The worker code can be found in src/runtime/distributed/worker.

WorkerImpl.h contains the WorkerImpl class which provides all the logic for the distributed worker. There are three important methods in this class:

The Store method, which stores an object in memory and returns an identifier.
The Compute method, which receives the IR code fragment along with identifier of inputs, computes the pipeline and returns identifiers of pipeline outputs.
And the Transfer method, which is used to return an object using an identifier.

/**
 * @brief Stores a matrix at worker's memory
 * 
 * @param mat Structure * obj to store
 * @return StoredInfo Information regarding stored object (identifier, numRows, numCols)
 */
StoredInfo Store(DT *mat) ;

/**
 * @brief Computes a pipeline
 * 
 * @param outputs vector to populate with results of the pipeline (identifier, numRows/cols, etc.)
 * @param inputs vector with inputs of pipeline (identifiers to use, etc.)
 * @param mlirCode mlir code fragment
 * @return WorkerImpl::Status tells us if everything went fine, with an optional error message
 */
Status Compute(vector<StoredInfo> *outputs, vector<StoredInfo> inputs, string mlirCode) ;

/**
 * @brief Returns a matrix stored in worker's memory
 * 
 * @param storedInfo Information regarding stored object (identifier, numRows, numCols)
 * @return Structure* Returns object
 */
Structure * Transfer(StoredInfo storedInfo);

The developer can provide an implementation for a distributed worker by deriving from the WorkerImpl class.
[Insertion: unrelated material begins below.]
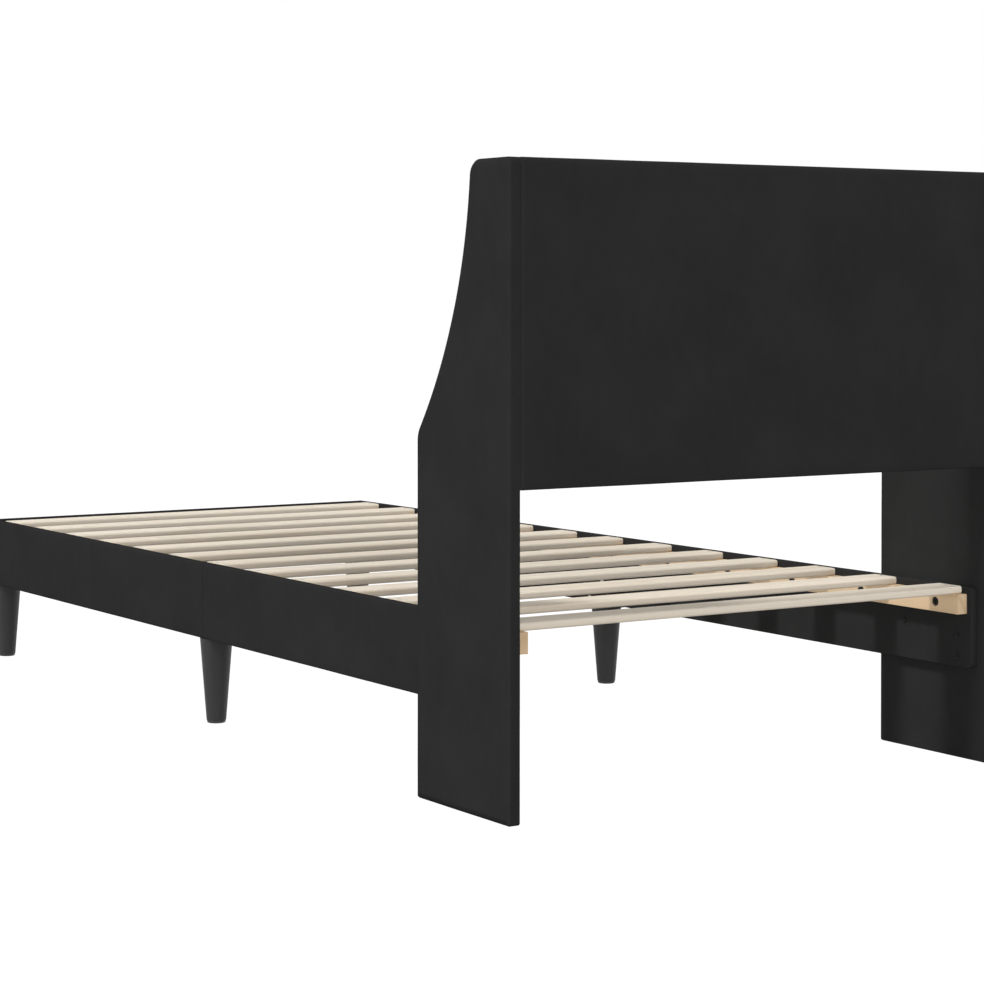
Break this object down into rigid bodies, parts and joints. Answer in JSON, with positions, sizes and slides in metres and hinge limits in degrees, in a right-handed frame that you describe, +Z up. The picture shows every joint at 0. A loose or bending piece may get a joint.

The derived class handles all the communication using the preferred distributed backend and invokes the parent methods for the logic. You can find the gRPC implementation of the distributed worker in src/runtime/distributed/worker/WorkerImplGrpc.h/.cpp.

main.cpp is the entry point of the distributed worker. A distributed implementation is created using a pointer to the parent class WorkerImpl. The distributed node then blocks and waits for the coordinator to send a request by invoking the virtual method:

virtual void Wait() { };

Each distributed worker implementation needs to override this method and implement it in order to wait for requests.